Deepcrawl

Self Hosting

Self-host the full stack for free.

Prerequisites

1. Install Dependencies

pnpm install

Run this inside the repo root to install shared packages, the Next.js dashboard, and worker dependencies.

2. Prepare Environment Templates

Copy the provided templates so you can edit them locally:

cp apps/app/.env.example apps/app/.env.local
cp apps/workers/auth/.dev.vars.example apps/workers/auth/.dev.vars
cp apps/workers/v0/.dev.vars.example apps/workers/v0/.dev.vars

These files include placeholders for the API key, base URL, and Wrangler-specific tokens.

3. Fill In Secrets

Edit each file and set the required values:

Important: Better Auth sessions are cookie-based. If you deploy the Dashboard on *.vercel.app and the Auth Worker on *.workers.dev, the browser cannot share cookies across those root domains.

Recommended:

  • Use a custom domain and put Dashboard, API, and Auth under the same apex domain (for example app.example.com, api.example.com, auth.example.com).

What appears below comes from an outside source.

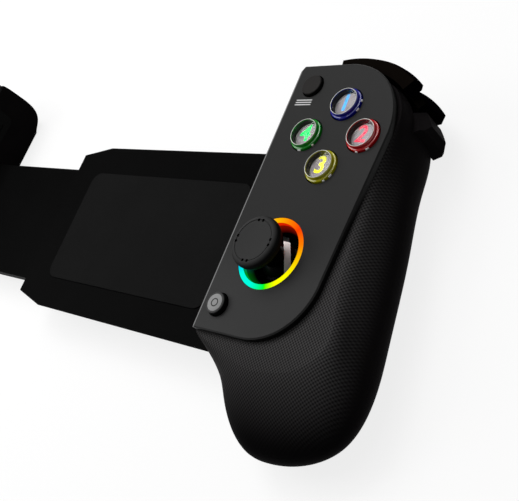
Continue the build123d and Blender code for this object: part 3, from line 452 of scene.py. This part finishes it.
# Light of the ring: pure hues, 15 degrees apart on the colour wheel from scarlet to yellow
SCARLET = (255, 64, 0)
ORANGE = (255, 128, 0)
AMBER = (255, 191, 0)
YELLOW = (255, 255, 0)
GREEN = (0, 255, 0)
TURQUOISE = (0, 255, 225)
BLUE = (0, 120, 255)
VIOLET = (120, 60, 250)
ROSE = (240, 70, 150)

# Deep shades of the wall inside the ring: a dimmer glow, whose change in brightness round the ring is painted
# shade
DEEP_RED = (215, 30, 0)
DARK_RED = (95, 10, 0)
OLIVE = (45, 45, 0)
DEEP_GREEN = (0, 140, 30)
NAVY = (0, 50, 150)
INDIGO = (60, 15, 150)
PLUM = (150, 15, 80)

# Where each colour stands, in degrees anticlockwise from the right grip's outward side
RING_STOPS = (
    (0, AMBER), (20, ORANGE), (50, SCARLET), (75, ORANGE), (105, AMBER), (135, ROSE), (160, VIOLET),
    (190, BLUE), (225, TURQUOISE), (255, TURQUOISE), (285, GREEN), (305, YELLOW), (325, YELLOW), (360, AMBER),
)
RING_WALL_GLOW_AND_SHADE_STOPS = (
    (0, DARK_RED), (30, DARK_RED), (60, DEEP_RED), (105, DEEP_RED), (135, PLUM), (160, INDIGO), (190, NAVY),
    (225, DEEP_GREEN), (285, DEEP_GREEN), (300, OLIVE), (330, OLIVE), (360, DARK_RED),
)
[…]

Also supported (free domains):

  • Keep the free domains and let the dashboard use a system-managed API key for API calls. When AUTH_MODE=better-auth and NEXT_PUBLIC_USE_AUTH_WORKER=true and your API URL is on a different apex domain than the dashboard, the dashboard will automatically create an API key named "PLAYGROUND_API_KEY", store it on the device (localStorage), and use it as a fallback when cookie sessions can't reach your API. You can rotate it from API Keys if it's ever leaked.

Optional:

  • Set NEXT_PUBLIC_USE_AUTH_WORKER=false to use the Next.js integrated Better Auth routes (same origin as the Dashboard).
  • apps/app/.env.local: DEEPCRAWL_API_KEY, optional DEEPCRAWL_API_URL, optional NEXT_PUBLIC_BRAND_NAME (UI, emails, OpenAPI)
  • apps/workers/auth/.dev.vars: Worker API key, JWT secrets, session salts
  • apps/workers/v0/.dev.vars: Worker API key, webhook signing secret, storage bindings

Keep secrets out of version control—these templates are ignored by Git.

4. Run the Next.js Dashboard

pnpm -C apps/app dev

This boots the dashboard with the server-side API client. Confirm the environment variables load correctly by signing in and running a sample crawl.

5. Run Workers Locally

pnpm -C apps/app dev:workers

This command launches the dashboard and proxies the Workers so you can test auth flows end-to-end.

6. Deploy Workers With Wrangler

Before deploying, log into Cloudflare and ensure the secrets above are set via wrangler secret put.

pnpm -C apps/workers/auth deploy
pnpm -C apps/workers/v0 deploy

Each script uses the corresponding wrangler.jsonc configuration and operator secrets. Confirm the deployed routes respond as expected.